Xénophon voulait accompagner ces factieux, et croyait que le salut de l’armée était attaché à ce que chaque division ne prît pas une route différente ; mais Néon lui persuada de marcher séparément d’eux. Ce Grec savait de Chirisophe, que Cléandre, gouverneur de Byzance, avait dit qu’il se rendrait, avec ses galères, au port de Calpé. Néon donna ce conseil à Xénophon, afin qu’eux seuls et leurs divisions profitassent de cette flotte, et s’embarquassent dessus. Chirisophe, dégoûté par ce qui s’était passé, et en ayant conçu de l’humeur contre l’armée, permit à Xénophon de faire tout ce qu’il voudrait. Ce général fut tenté de s’embarquer seul et d’abandonner les troupes ; mais ayant fait un sacrifice à Hercule conducteur, pour savoir s’il lui serait plus avantageux de rester à la tête de la division qu’il commandait, ou de la quitter, ce Dieu lui fit voir dans les entrailles des victimes, qu’il ne devait point se détacher de ses soldats. Ainsi l’armée se sépara en trois corps : les Arcadien et les Achéens faisaient plus de quatre mille cinq cents hommes, tous infanterie pesante. Chirisophe avait sous lui environ quatorze cents hoplites et presque sept cents armés à la légère ; ces derniers étaient lesThraces qu’avait amenés Cléarque.
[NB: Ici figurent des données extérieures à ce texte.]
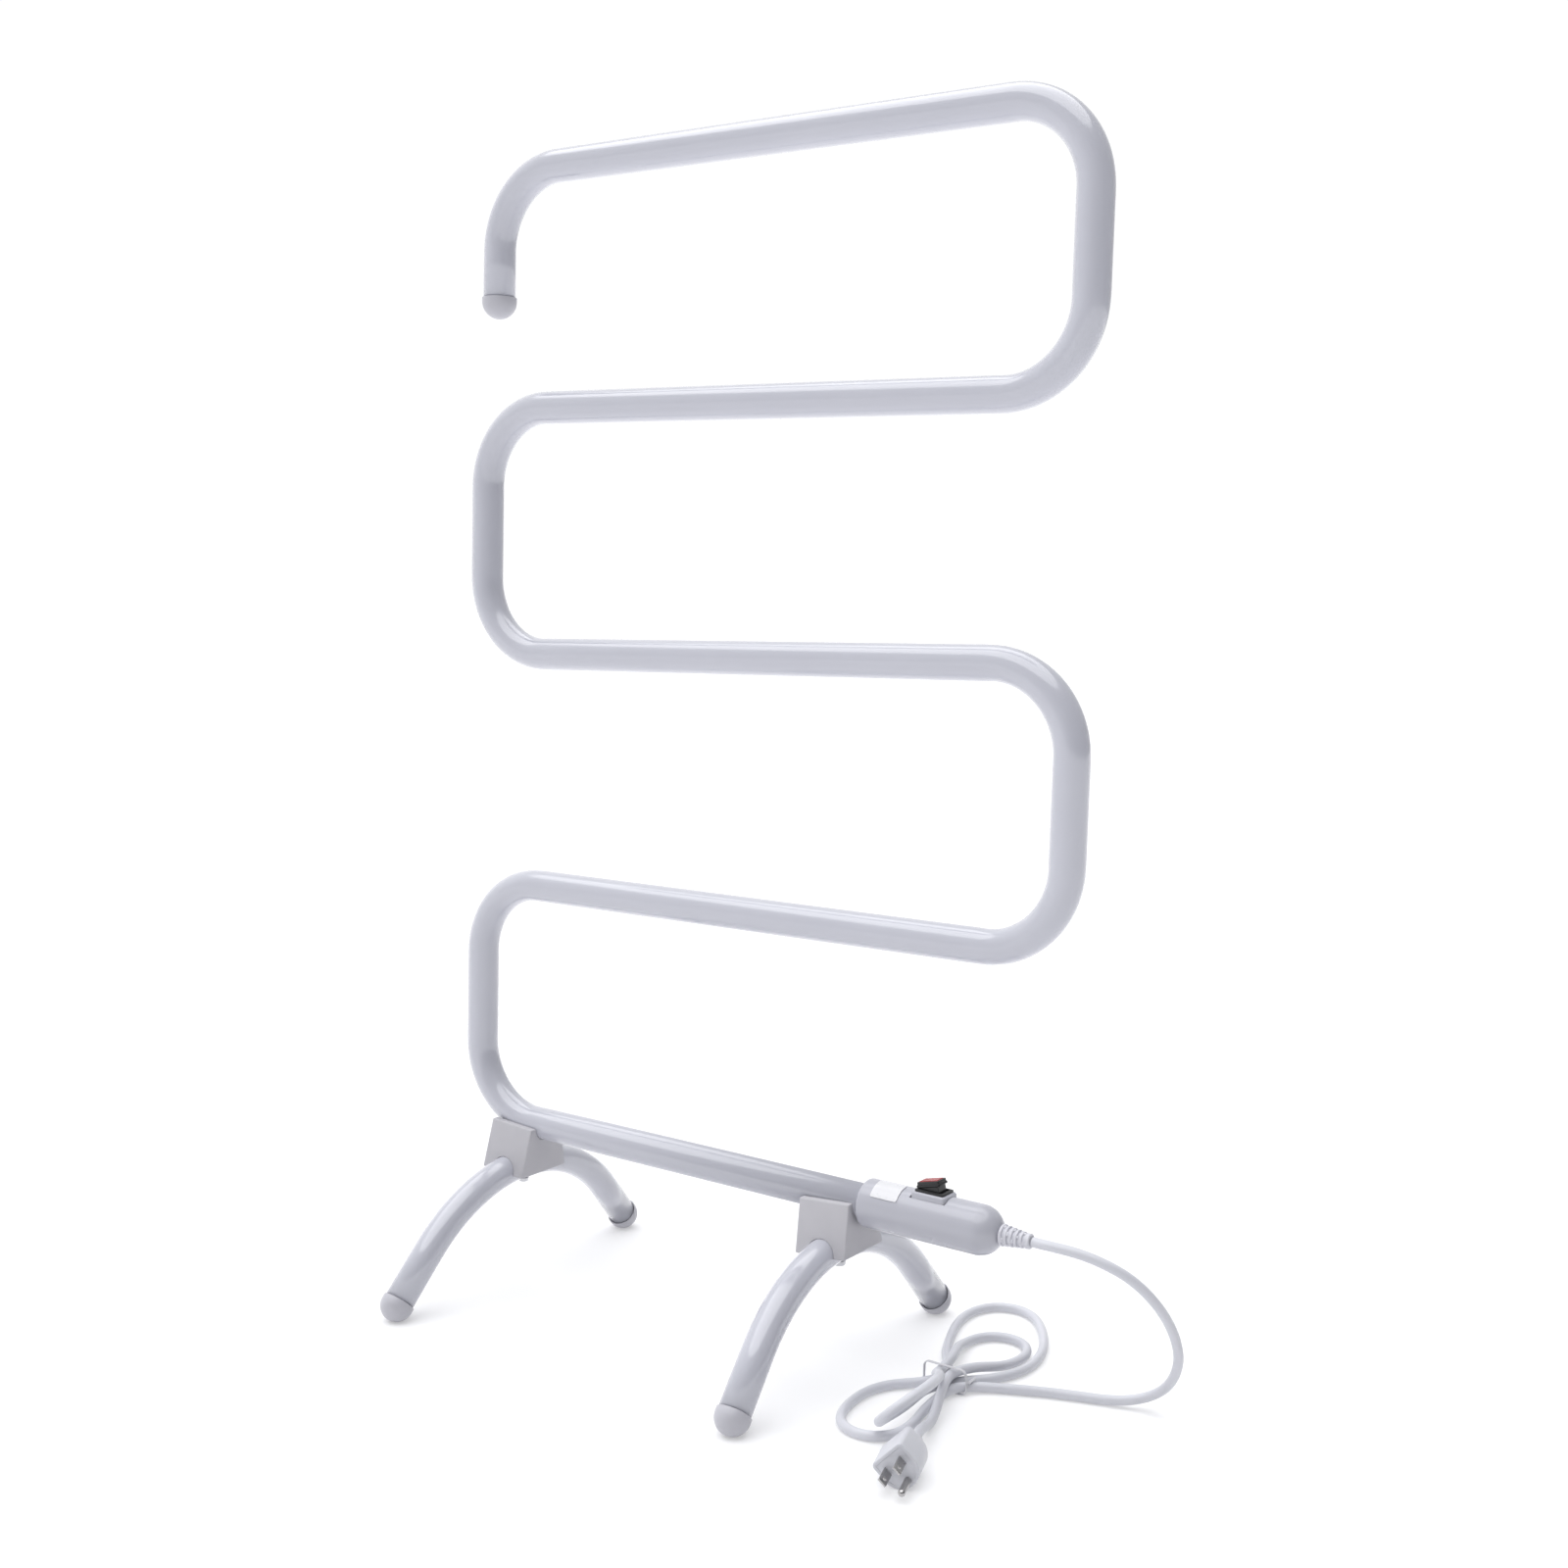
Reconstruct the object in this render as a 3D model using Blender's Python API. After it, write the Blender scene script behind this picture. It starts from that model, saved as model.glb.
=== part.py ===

À peu près dix-sept cents hoplites et trois cents armés à la légère formaient la division de Xénophon ; il avait seul de la cavalerie à ses ordres ; elle formait une petite troupe d’environ quarante chevaux.

Les Arcadiens ayant obtenu, des habitans d’Héraclée, des bâtimens de transport, mettent, les premiers, à la voile, pour tomber à l’improviste sur les Bithyniens, et y faire le plus de butin qu’il leur sera possible. Ils descendent au port de Calpé, situé vers le milieu de la Thrace. Chirisophe partit d’Héraclée et marcha à travers l’intérieur du pays ; mais quand il fut entré en Thrace, il regagna les bords de la mer, et continua sa route par terre, côtoyant le rivage ; car il se sentait déjà malade. Xénophon ayant mis à la voile, débarque aux confins de la Thrace et du territoire d’Héraclée, puis s’avance dans le milieu des terres, et suit ainsi le chemin de Calpé.